Кроме уже ранее прописанной темы воды и коня, появляется тема взаимного истребления двух петербургских составляющих. Победы прекрасного над ужасным не будет. Будет общая гибель. Ибо, вдыхая воздух музыкальный, – вдыхаешь ты и тленье.

 

Не плещут лебеди крылами
над пиршественными столами,
совместно с медными орлами
в рог не трубят победный.
Исчезнувшее вдохновенье
теперь приходит на мгновенье,
на смерть, на смерть держи равненье
певец и всадник бедный
.

Лебеди (свободные птицы) не машут крылами над пиром (во время чумы) вместе с медными имперскими орлами (разделение павших духом орлов и лебедей, а не партнёрство).
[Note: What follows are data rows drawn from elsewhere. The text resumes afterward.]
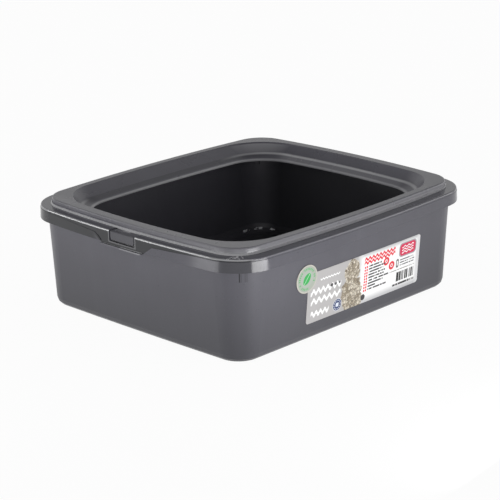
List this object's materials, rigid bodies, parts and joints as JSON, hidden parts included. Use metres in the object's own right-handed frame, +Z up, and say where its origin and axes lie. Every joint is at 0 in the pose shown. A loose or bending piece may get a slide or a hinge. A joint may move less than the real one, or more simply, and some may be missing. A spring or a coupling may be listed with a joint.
{
  "type": "litter tray",
  "caption": "Deep tapered litter tray with a broad ledge and skirt, and a lift-off rim frame that narrows its mouth; paper label and round sticker on one long side.",
  "frame": {"origin": "centre of the footprint, on the surface the tray stands on", "axes": "+Z up, X along the long sides, -Y towards the long side that carries the label"},
  "size_m": [0.4048, 0.353, 0.1278],
  "materials": {
    "tray_plastic": "satin recycled plastic",
    "frame_plastic": "satin recycled plastic",
    "label_paper": "printed paper label",
    "sticker_paper": "printed paper sticker"
  },
  "bodies": {
    "tray_body": {"tray": "tray_plastic", "front_label": "label_paper", "round_sticker": "sticker_paper"},
    "frame_body": {"rim_frame": "frame_plastic"}
  },
  "joints": [
    {"name": "frame_lift", "type": "slide", "parent": "tray_body", "child": "frame_body", "axis": [0, 0, 1], "range_m": [0, 0.08]}
  ]
}
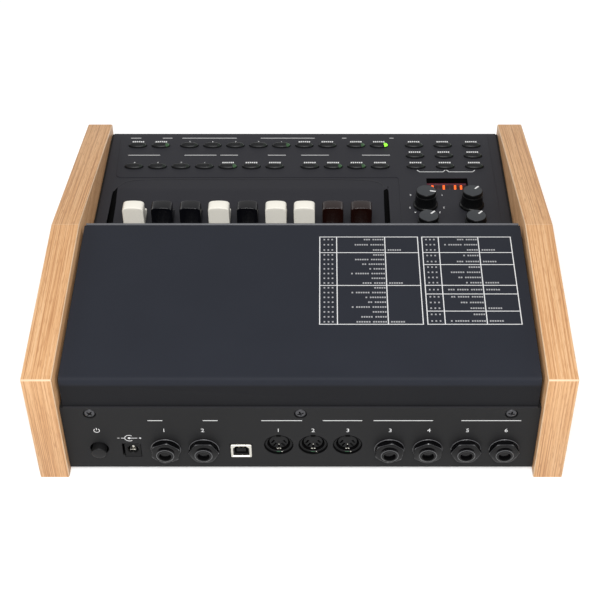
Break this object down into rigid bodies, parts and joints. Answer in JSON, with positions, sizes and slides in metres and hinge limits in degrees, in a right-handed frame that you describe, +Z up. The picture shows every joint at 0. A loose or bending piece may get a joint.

Ну и непосредственно финал: на смерть держи равненье певец и всадник бедный (бледный, медный). Здесь Медный Всадник, Всадник Апокалипсиса (смерть) и бедный Евгений в одном петербургско-эсхатологическом флаконе. На смерть держи равненье — петербургский разлом в виде метафизически непреодолимой трагедии.

  • Афиша вечера «Три левых часа» — публичного выступления обэриутов, состоявшегося 24 января 1928 года.

Предположу, что появление ОБЭРИУ, участники которого, помимо прочих экспериментов, занимались литературой абсурда, есть ответ на вызов, который кидал погубивший сам себя постреволюционный Петербург всем творческим людям.

Филолог Ксения Деменева считает: «Абсурд — это форма гнева. Кажется, что он деформирует мир снаружи, на самом деле он делает это внутри». По-моему, этот вывод вполне коррелирует с внутренне-противоречивым, само-деформированным, селф-хармным (селф-хармсовским?) Петербургом. Таким триумфальным и таким погибшим.